The setup is less about a single multiple expansion and more about a re-rating of Dell’s earnings quality. The market is beginning to pay for a more durable mix of AI-related demand, but the key second-order effect is that this also lowers the perceived cyclicality of the legacy PC/server stack, which can compress the discount rate investors demand. If that perception sticks, the stock can keep grinding higher even if near-term estimates barely move. The risk is that the AI narrative becomes crowded just as supply constraints and component costs turn from tailwinds into bottlenecks. Intel exposure is an underappreciated fragility: if Dell cannot secure the right processor mix, the market may punish the stock not on revenue loss alone but on margin mix deterioration and delayed AI deployments. That matters most over the next 1-2 quarters, because AI ordering is currently doing the work of masking weakness elsewhere. A stronger USD and trade friction are not just macro headline risks; they can hit Dell’s demand elasticity twice, first through enterprise CapEx hesitation and then through pricing pressure from competitors trying to defend share.

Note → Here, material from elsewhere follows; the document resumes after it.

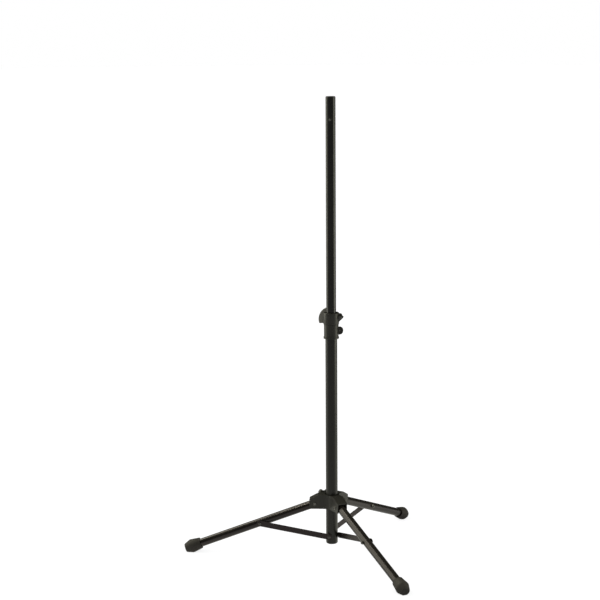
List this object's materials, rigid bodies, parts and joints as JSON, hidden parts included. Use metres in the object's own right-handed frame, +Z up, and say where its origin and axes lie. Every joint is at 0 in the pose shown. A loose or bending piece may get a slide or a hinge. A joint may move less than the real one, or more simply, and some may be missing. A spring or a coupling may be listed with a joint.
{
  "type": "studio monitor stand",
  "caption": "Black tripod stand for a studio monitor speaker: clamped telescopic pole, folding tube legs with flat braces, sliding hub, rubber feet.",
  "frame": {"origin": "on the floor, below the pole, on the pole's axis", "axes": "+Z up along the pole; -X along the left leg; the front leg points between +X and -Y"},
  "size_m": [0.8174, 0.9394, 1.65],
  "materials": {
    "lower_tube_paint": "semi-gloss black powder coat",
    "upper_tube_paint": "satin black powder coat",
    "leg_paint": "semi-gloss black powder coat",
    "brace_paint": "satin black powder coat",
    "hub_plastic": "fine-grained black nylon",
    "collar_plastic": "fine-grained black nylon",
    "lever_plastic": "matt black nylon",
    "knob_plastic": "matt black nylon",
    "plug_plastic": "matt black polyethylene",
    "liner_plastic": "smooth black acetal",
    "foot_rubber": "matt dark grey rubber",
    "fastener_steel": "black zinc plate",
    "rivet_steel": "dark zinc plate",
    "insert_brass": "turned brass"
  },
  "bodies": {
    "pole_base": {"lower_tube": "lower_tube_paint", "bottom_plug": "plug_plastic", "brace_pivot_screws": "fastener_steel", "brace_pivot_spacers": "plug_plastic", "clamp_collar": "collar_plastic", "clamp_liner": "liner_plastic", "clamp_nut": "fastener_steel", "collar_screw": "fastener_steel", "collar_screw_nut": "fastener_steel"},
    "glide": {"glide_bush": "liner_plastic"},
    "pole": {"upper_tube": "upper_tube_paint", "top_insert": "plug_plastic", "pole_screw": "fastener_steel"},
    "lever": {"clamp_lever": "lever_plastic", "clamp_bolt": "fastener_steel", "clamp_washer": "fastener_steel"},
    "hub_body": {"hub": "hub_plastic", "hub_bush": "liner_plastic", "leg_rivets": "rivet_steel", "lock_insert": "insert_brass"},
    "lock": {"lock_screw": "fastener_steel", "lock_knob": "knob_plastic"},
    "leg_left": {"leg_tube_left": "leg_paint", "leg_plug_left": "plug_plastic", "foot_left": "foot_rubber", "brace_nut_left": "fastener_steel"},
    "stay_left": {"brace_left": "brace_paint", "brace_bolt_left": "fastener_steel"},
    "leg_front": {"leg_tube_front": "leg_paint", "leg_plug_front": "plug_plastic", "foot_front": "foot_rubber", "brace_nut_front": "fastener_steel"},
    "stay_front": {"brace_front": "brace_paint", "brace_bolt_front": "fastener_steel"},
    "leg_rear": {"leg_tube_rear": "leg_paint", "leg_plug_rear": "plug_plastic", "foot_rear": "foot_rubber", "brace_nut_rear": "fastener_steel"},
    "stay_rear": {"brace_rear": "brace_paint", "brace_bolt_rear": "fastener_steel"}
  },
  "joints": [
    {"name": "hub_slide", "type": "slide", "parent": "pole_base", "child": "hub_body", "axis": [0, 0, 1], "range_m": [0, 0.3435]},
    {"name": "pole_slide", "type": "slide", "parent": "pole_base", "child": "glide", "axis": [0, 0, 1], "range_m": [-0.63, 0.05]},
    {"name": "pole_swivel", "type": "hinge", "parent": "glide", "child": "pole", "pos_m": [0, 0, 0.75], "axis": [0, 0, 1], "continuous": true},
    {"name": "clamp_turn", "type": "hinge", "parent": "pole_base", "child": "lever", "pos_m": [0.03125, 0.011, 0.8695], "axis": [0, 1, 0], "range_deg": [0, 170]},
    {"name": "lock_turn", "type": "hinge", "parent": "hub_body", "child": "lock", "pos_m": [-0.0225, 0.03897, 0.2035], "axis": [-0.5, 0.866, 0], "continuous": true},
    {"name": "leg_fold_left", "type": "hinge", "parent": "hub_body", "child": "leg_left", "pos_m": [-0.061, 0, 0.1865], "axis": [0, -1, 0], "range_deg": [0, 69.73]},
    {"name": "brace_fold_left", "type": "hinge", "parent": "pole_base", "child": "stay_left", "pos_m": [-0.00915, 0, 0.0665], "axis": [0, 1, 0], "range_deg": [0, 67.91]},
    {"name": "leg_fold_front", "type": "hinge", "parent": "hub_body", "child": "leg_front", "pos_m": [0.0305, -0.05283, 0.1865], "axis": [0.866, 0.5, 0], "range_deg": [0, 69.73]},
    {"name": "brace_fold_front", "type": "hinge", "parent": "pole_base", "child": "stay_front", "pos_m": [0.00458, -0.00792, 0.0665], "axis": [-0.866, -0.5, 0], "range_deg": [0, 67.91]},
    {"name": "leg_fold_rear", "type": "hinge", "parent": "hub_body", "child": "leg_rear", "pos_m": [0.0305, 0.05283, 0.1865], "axis": [-0.866, 0.5, 0], "range_deg": [0, 69.73]},
    {"name": "brace_fold_rear", "type": "hinge", "parent": "pole_base", "child": "stay_rear", "pos_m": [0.00458, 0.00792, 0.0665], "axis": [0.866, -0.5, 0], "range_deg": [0, 67.91]}
  ],
  "couplings": [
    {"joint": "leg_fold_left", "follows": "hub_slide", "rad_per_m": 3.5423},
    {"joint": "brace_fold_left", "follows": "hub_slide", "rad_per_m": 3.4498},
    {"joint": "leg_fold_front", "follows": "hub_slide", "rad_per_m": 3.5423},
    {"joint": "brace_fold_front", "follows": "hub_slide", "rad_per_m": 3.4498},
    {"joint": "leg_fold_rear", "follows": "hub_slide", "rad_per_m": 3.5423},
    {"joint": "brace_fold_rear", "follows": "hub_slide", "rad_per_m": 3.4498}
  ]
}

The more subtle bearish case is that the stock has already re-rated faster than the underlying cash flow compounding, so any disappointment in storage attach rates or premium PC mix can trigger a sharp de-rating from this elevated base. Consensus likely underestimates how much of the upside is already tied to continued AI execution, not just AI exposure. If the next few quarters show that AI revenue is real but less profitable than hoped, the market could stop awarding a scarcity premium. Conversely, if Dell proves it can convert AI backlog into free cash flow without leverage creep, this becomes one of the few large-cap hardware names that can keep compounding with multiple support.